Les auteurs se plaignent de manière répétée des limitations pesant sur les dépenses militaires états-uniennes à cause du fardeau des programmes sociaux domestiques, montrant du doigt « le large fossé grandissant entre les sommes collectées pour financer les programmes, d’une part, en particulier pour la Sécurité sociale et les principaux programmes de santé, et les sommes effectivement dépensées, d’autre part ».

Ils déclarent :

« L’Amérique doit remettre de l’ordre dans sa maison fiscale afin de financer simultanément des dépenses militaires robustes. Une limitation drastique des coûts de santé se doit d’être appliquée à la fois à l’intérieur du Département [c'est-à-dire pour les soldats et leurs familles] et plus généralement à travers tous les programmes gouvernementaux. »

Répétons-le : il s’agit d’un rapport bipartisan.

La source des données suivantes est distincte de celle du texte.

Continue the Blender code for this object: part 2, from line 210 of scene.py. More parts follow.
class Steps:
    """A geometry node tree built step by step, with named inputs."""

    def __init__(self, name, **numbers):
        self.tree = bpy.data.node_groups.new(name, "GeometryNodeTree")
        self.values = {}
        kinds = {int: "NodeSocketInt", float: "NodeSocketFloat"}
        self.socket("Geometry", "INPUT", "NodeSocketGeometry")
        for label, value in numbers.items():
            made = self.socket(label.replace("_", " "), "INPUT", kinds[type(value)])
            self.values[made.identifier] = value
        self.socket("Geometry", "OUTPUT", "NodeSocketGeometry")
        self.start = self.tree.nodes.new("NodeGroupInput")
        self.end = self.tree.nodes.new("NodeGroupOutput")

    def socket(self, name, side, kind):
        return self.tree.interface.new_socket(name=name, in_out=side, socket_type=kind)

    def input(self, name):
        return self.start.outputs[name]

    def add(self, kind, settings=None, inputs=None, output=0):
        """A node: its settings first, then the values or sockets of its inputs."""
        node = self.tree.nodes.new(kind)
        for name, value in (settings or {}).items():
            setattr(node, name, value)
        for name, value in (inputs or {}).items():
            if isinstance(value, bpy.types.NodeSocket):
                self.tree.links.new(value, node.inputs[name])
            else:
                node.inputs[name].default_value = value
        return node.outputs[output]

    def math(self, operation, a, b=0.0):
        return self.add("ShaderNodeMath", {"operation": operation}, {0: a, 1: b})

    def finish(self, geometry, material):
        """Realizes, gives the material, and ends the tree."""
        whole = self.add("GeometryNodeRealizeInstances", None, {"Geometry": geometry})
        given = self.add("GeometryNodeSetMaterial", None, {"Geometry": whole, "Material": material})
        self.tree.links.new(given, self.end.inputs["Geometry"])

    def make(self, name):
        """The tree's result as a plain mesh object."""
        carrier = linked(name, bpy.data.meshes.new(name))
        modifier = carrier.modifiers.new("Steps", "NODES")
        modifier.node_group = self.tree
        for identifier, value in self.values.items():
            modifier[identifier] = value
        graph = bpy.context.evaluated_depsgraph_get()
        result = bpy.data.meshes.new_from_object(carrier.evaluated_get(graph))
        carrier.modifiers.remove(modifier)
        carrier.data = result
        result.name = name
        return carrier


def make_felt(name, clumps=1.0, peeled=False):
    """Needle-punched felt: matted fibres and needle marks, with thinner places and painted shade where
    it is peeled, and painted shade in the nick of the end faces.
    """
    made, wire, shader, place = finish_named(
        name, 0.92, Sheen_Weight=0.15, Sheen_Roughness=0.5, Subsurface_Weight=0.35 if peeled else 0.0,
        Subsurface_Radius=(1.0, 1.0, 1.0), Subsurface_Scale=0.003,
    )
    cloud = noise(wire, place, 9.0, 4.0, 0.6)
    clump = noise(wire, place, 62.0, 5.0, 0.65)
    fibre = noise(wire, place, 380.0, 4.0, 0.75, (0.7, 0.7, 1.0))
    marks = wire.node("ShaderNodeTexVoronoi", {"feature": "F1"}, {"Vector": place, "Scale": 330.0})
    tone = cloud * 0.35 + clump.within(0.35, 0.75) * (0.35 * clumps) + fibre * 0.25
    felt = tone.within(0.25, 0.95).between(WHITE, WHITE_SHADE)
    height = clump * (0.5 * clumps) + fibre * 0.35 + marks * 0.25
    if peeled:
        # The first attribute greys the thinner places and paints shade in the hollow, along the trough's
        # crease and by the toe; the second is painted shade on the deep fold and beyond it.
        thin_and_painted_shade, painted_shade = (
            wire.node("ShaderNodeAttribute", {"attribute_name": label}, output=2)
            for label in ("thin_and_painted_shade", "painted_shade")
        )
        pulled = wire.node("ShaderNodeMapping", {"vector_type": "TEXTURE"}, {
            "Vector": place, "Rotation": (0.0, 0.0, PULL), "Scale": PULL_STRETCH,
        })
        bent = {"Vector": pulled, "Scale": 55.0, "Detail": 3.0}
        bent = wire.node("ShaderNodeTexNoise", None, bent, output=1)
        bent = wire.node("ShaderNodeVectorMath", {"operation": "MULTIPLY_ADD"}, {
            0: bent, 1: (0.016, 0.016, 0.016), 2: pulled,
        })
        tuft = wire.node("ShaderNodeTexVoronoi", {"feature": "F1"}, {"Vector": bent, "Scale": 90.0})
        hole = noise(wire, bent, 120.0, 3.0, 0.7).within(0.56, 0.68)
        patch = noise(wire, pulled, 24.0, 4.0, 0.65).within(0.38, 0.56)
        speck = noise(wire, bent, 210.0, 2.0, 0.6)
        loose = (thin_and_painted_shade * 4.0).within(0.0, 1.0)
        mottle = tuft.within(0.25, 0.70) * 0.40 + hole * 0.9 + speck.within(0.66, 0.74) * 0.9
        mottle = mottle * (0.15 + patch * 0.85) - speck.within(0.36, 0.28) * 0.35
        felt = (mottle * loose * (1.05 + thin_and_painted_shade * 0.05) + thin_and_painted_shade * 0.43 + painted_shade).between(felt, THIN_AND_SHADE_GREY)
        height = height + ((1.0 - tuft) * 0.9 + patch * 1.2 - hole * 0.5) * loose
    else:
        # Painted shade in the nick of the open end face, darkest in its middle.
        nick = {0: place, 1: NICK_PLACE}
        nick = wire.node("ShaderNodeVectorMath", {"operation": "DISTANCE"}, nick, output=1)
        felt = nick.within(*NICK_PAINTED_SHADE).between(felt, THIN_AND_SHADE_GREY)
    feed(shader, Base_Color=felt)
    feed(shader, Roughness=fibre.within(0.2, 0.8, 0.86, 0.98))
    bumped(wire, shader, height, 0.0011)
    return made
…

Les démocrates tout comme les républicains, libéraux [NdT : au sens américain = « de gauche »] et conservateurs, ont soutenu sa demande de coupes dans les programmes sociaux dont dépendent les travailleurs pour mettre des trillions à disposition de l’appétit insatiable du complexe militaire américain.

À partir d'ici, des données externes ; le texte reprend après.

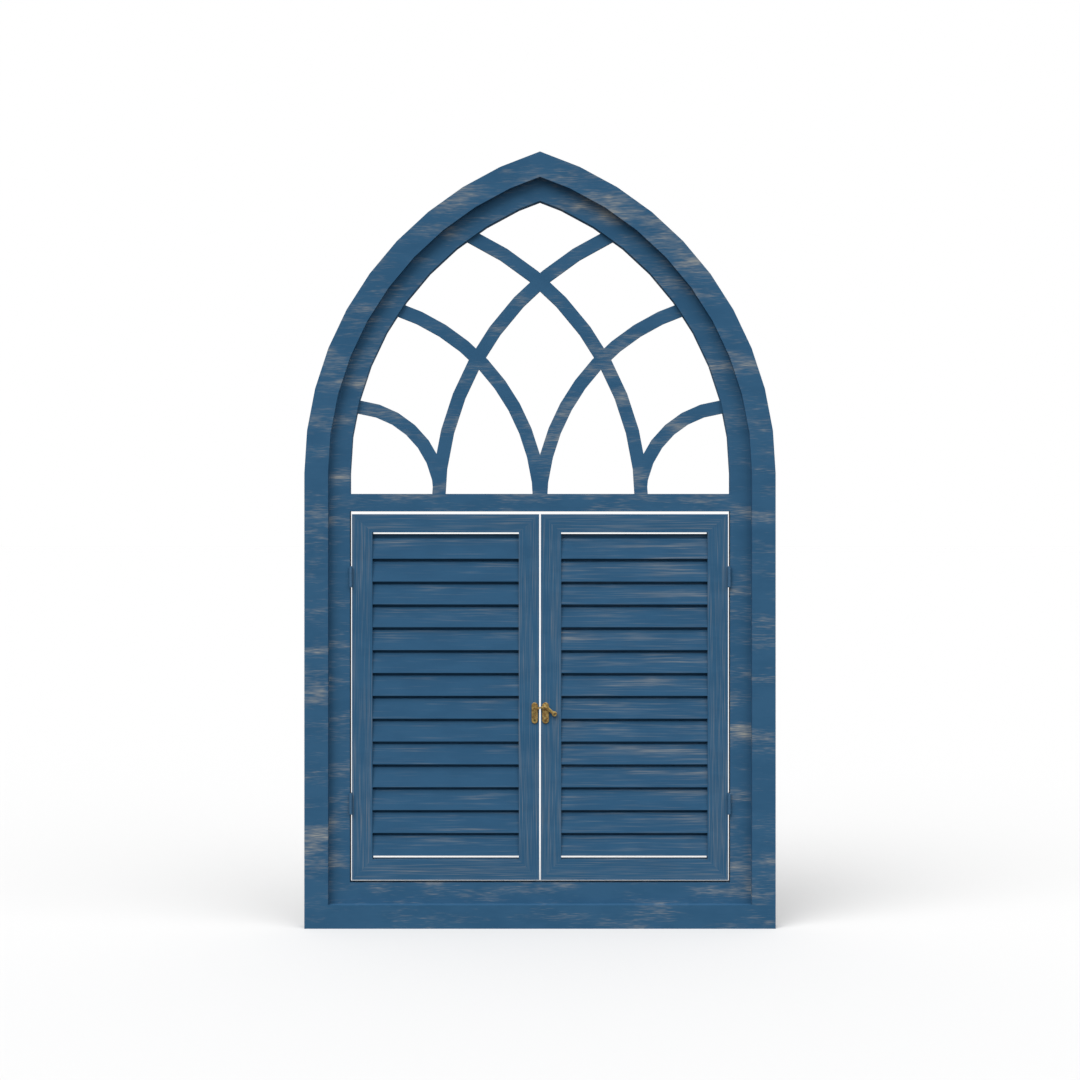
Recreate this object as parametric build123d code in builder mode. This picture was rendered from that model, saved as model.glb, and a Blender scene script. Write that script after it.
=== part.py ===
from build123d import *
from math import acos, atan2, cos, degrees, radians, sin, tan
import os

# Pointed window frame with intersecting tracery over a pair of hinged louvred shutters.
# Millimetres, +Z up. The wall side is the plane Y = 0 and the front looks along -Y.
# The origin is the middle of the bottom edge of the flat back.

# Outline of the whole frame
overall_width = 600.0
springing_height = 580.0
arch_centre_offset = 129.5
arch_staves = 10

# Raised band round the outside
band_width = 30.0
band_depth = 25.0

# Casing inside the band, set back from its front
casing_width = 26.9
casing_depth = 15.0
sill_height = 26.7

# Transom between the tracery and the shutters
transom_height = 22.2
transom_below_springing = 26.2

# Tracery bars, which are flat and set back from the front of the casing
bar_width = 17.0
bar_depth = 6.0
bar_setback = 4.5
mullion_spacing = 130.5
long_bar_radius = 381.0
long_bar_drop = 41.0
middle_bar_radius = 269.0
middle_bar_drop = 44.0
short_bar_radius = 116.5
short_bar_drop = 30.6
short_bar_shift = 3.0
bar_stave_angle = 7.2
bar_staves = 11
short_stave_angle = 12.0
short_bar_staves = 8

# Gaps round the shutters
side_gap = 2.7
top_gap = 3.7
bottom_gap = 3.5
meeting_gap = 2.1

# Frame of each shutter
leaf_depth = 15.0
stile_width = 26.0
top_rail_height = 23.3
bottom_rail_height = 26.1

# Louvre slats: a face that leans back, and a lip stepped further back behind the slat above
slat_count = 14
slat_face_height = 25.2
slat_face_lean = 3.5
slat_thickness = 3.0
slat_setback = 0.5
slat_step = 3.5
slat_step_lean = 70.0
slat_shoulder_radius = 2.5
slat_lip_height = 5.2
slat_top_gap = 1.9
slat_bottom_gap = 4.8

# Housings in the stiles, which take the back of each slat's end
housing_depth = 5.0
housing_wall = 2.4

# Butt hinges
hinge_height = 25.4
hinge_plate_thickness = 1.2
hinge_plate_reach = 12.0
knuckle_radius = 2.1
knuckle_count = 3
knuckle_gap = 0.2
knuckle_clearance = 0.3
hinge_pin_radius = 1.0
hinge_pin_clearance = 0.05
hinge_pin_head_radius = 1.7
hinge_pin_head_height = 0.8
upper_hinge_drop = 80.0
lower_hinge_rise = 97.5

# Hook latch on the meeting stiles
latch_drop = 20.4
latch_plate_length = 27.0
latch_plate_thickness = 1.6
latch_plate_inset = 1.65
latch_plate_bevel = 0.6
keeper_plate_width = 8.2
hook_plate_width = 8.8
latch_pivot_rise = 7.8
latch_arm_width = 2.9
latch_arm_fall = 8.0
latch_nose_gap = 0.5
keeper_eye_radius = 3.2
keeper_eye_hole_radius = 1.4
keeper_eye_height = 2.7
hook_clearance = 0.3
hook_thickness = 2.0
hook_bevel = 0.4
hook_hub_radius = 3.7
hook_handle_length = 14.3
hook_handle_root_width = 5.2
hook_handle_width = 3.2
hook_handle_angle = 37.5
hook_eye_radius = 3.3
hook_eye_hole_radius = 0.9
rivet_radius = 1.3
rivet_clearance = 0.06
rivet_head_radius = 2.4
rivet_head_height = 1.2
rivet_head_round = 0.9

# Lines that several pieces share
half_width = overall_width / 2
casing_outer_x = half_width - band_width
opening_x = casing_outer_x - casing_width
opening_bottom = band_width + sill_height
transom_top = springing_height - transom_below_springing
opening_top = transom_top - transom_height
arch_radius = half_width + arch_centre_offset
stave_angle = degrees(acos(arch_centre_offset / arch_radius)) / arch_staves

os.makedirs("parts", exist_ok=True)


def save(piece, name):
    """Label a finished piece and write it to its own file."""
    piece.part.label = name
    export_step(piece.part, f"parts/{name}.step")


def mirrored(piece):
    """The right-hand twin of a left-hand piece."""
    with BuildPart() as twin:
        mirror(piece.part, about=Plane.YZ)
    return twin


def save_pair(piece, name):
    """Write a left-hand piece and its right-hand twin."""
    save(piece, f"{name}_left")
    save(mirrored(piece), f"{name}_right")


def board(outline, depth, from_wall=0.0):
    """A flat board cut to an outline of (x, z) corners, reaching forward from the wall side."""
    with BuildPart() as piece:
        with BuildSketch(Plane.XZ.offset(from_wall)):
            Polygon(*outline, align=None)
        extrude(amount=depth)
    return piece


def rectangle(x_from, x_to, z_from, z_to):
    """Corners of an upright rectangle."""
    return [(x_from, z_from), (x_to, z_from), (x_to, z_to), (x_from, z_to)]


def arch_corners(half_span):
    """Corners of the left side's staves from the springing to the middle line."""
    radius = half_span + arch_centre_offset
    corners = [(-half_span, springing_height)]
    for stave in range(1, arch_staves + 1):
        angle = radians(stave * stave_angle)
        x = arch_centre_offset - radius * cos(angle)
        z = springing_height + radius * sin(angle)
        if x >= 0:
            last_x, last_z = corners[-1]
            share = last_x / (last_x - x)
            corners.append((0.0, last_z + share * (z - last_z)))
            break
        corners.append((x, z))
    return corners


# Raised band: a bottom rail, two posts, and two arched sides that meet on the middle line

outer_bottom_rail = board(rectangle(-half_width, half_width, 0, band_width), band_depth)
save(outer_bottom_rail, "outer_bottom_rail")

outer_post = board(
    rectangle(-half_width, -casing_outer_x, band_width, springing_height), band_depth
)
save_pair(outer_post, "outer_post")

outer_arch = board(
    arch_corners(half_width) + arch_corners(casing_outer_x)[::-1], band_depth
)
save_pair(outer_arch, "outer_arch")


# Casing: the same pieces again inside the band, thinner, with their backs flush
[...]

Le caractère bipartisan de ce document témoigne de l’unité de toutes les composantes de la classe dirigeante américaine sur le recours à une violence sans précédent pour sauvegarder sa richesse et sa domination sur de vastes parties du monde. Cela confirme que le combat contre une guerre impérialiste peut être mené si, et seulement si, la classe ouvrière se libère du système politique existant aux États-Unis, et construit un mouvement politique de masse indépendant, fondé sur un programme révolutionnaire socialiste et internationaliste.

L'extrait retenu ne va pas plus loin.